Friday, November 16, 2012

Another (Cynical) Veteran's Day Post...and Ultrarunning

Via Jude at First Draft, in a post called "I Didn't Fight for Your Freedom," that is actually more realistic rather than cynical.  Pretty much in its entirety:

So it's Veterans Day, which means that the US is awash with mostly obligatory tributes to military personnel.

I hate this shit.

I didn't fight for your freedoms. In the six years I was in, I never once defended your right to vote, or to carry a gun, or to be secure against unreasonable search and seizure (that one doesn't really apply anymore, anyway), or any of the other things you enjoy as a citizen of this country. I just didn't. Neither did anyone who went to Iraq, or Afghanistan, or Vietnam. It's all bullshit. It's a fucking lie that we tell ourselves and each other so that we don't have to think about why we send young men and women to serve, suffer, and die for old men's vainglorious ideas and profit margins.

I don't mind honoring sacrifice, but the military doesn't have a monopoly on that, now does it? I also don't mind remembering military dead and wounded. But we do it all wrong. We just fetishize the suffering (like good Catholics, no?) without wondering why it ever happened in the first place. Remembrance and memorial, it would seem, also involve reflection and assessment. Just because someone died or was wounded doesn't automatically validate how he or she came to be in that state. We send our young people overseas to be bored, pull duty, sometimes get shot at, and occasionally get hit. Then we never ask why they're over there in the first fucking place, because doing so, apparently, does them a disservice. What kind of jack shit is that?

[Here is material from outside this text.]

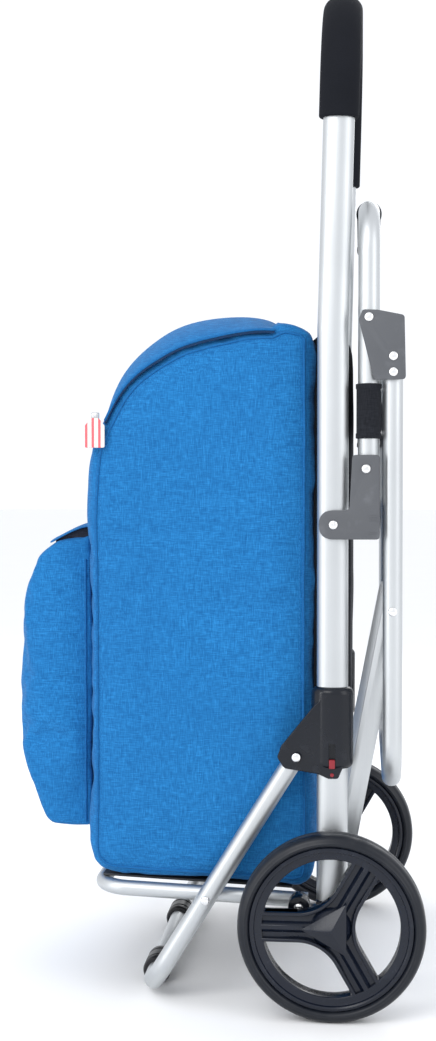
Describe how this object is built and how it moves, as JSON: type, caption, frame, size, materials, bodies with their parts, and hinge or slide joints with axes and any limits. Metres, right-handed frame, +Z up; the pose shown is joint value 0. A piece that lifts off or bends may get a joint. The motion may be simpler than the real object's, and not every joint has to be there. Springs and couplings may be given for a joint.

A real Veterans/Remembrance Day would involve commitments to cease sacrifices that don't actually, you know, do anything in the name of freedom. Losing your legs so that Chevron can see higher profit margins is not noble. It's a god damned shame. Dying in the service of defense contractors doesn't bestow sainthood on the deceased. It just means that a life got snuffed out for no good reason. Reflexive military worship is a cancer on society. Unscrupulous people use it to justify their actions and avoid any criticism. That shit makes the act of asking why we should send young people to absorb bullets and get blown to pieces into some kind of subversion and/or sedition. How fucking ridiculous is that? Wondering if someone's death was worth the cost doesn't dishonor the person. I don't know how we've confused evaluating the motives and actions of leaders with spitting on corpses, but we have. And until we can untangle those things, we're just well and truly fucked when it comes to international affairs.

So this Veterans Day, take a minute to actually reflect on the acts and deeds of people in uniform. But that involves critical thought instead of blind acceptance of the rightness of our leaders' actions. Honor the dead and care for the living, but don't think that people in uniform today are actually standing between you and tyranny.

Remember that.
 

There is no nexus to Ultrarunning here.  Politically and militarily we run roughshod over the world because we can and we choose to.  Our military doesn't protect our fundamental right to run, as many of us might like to imply.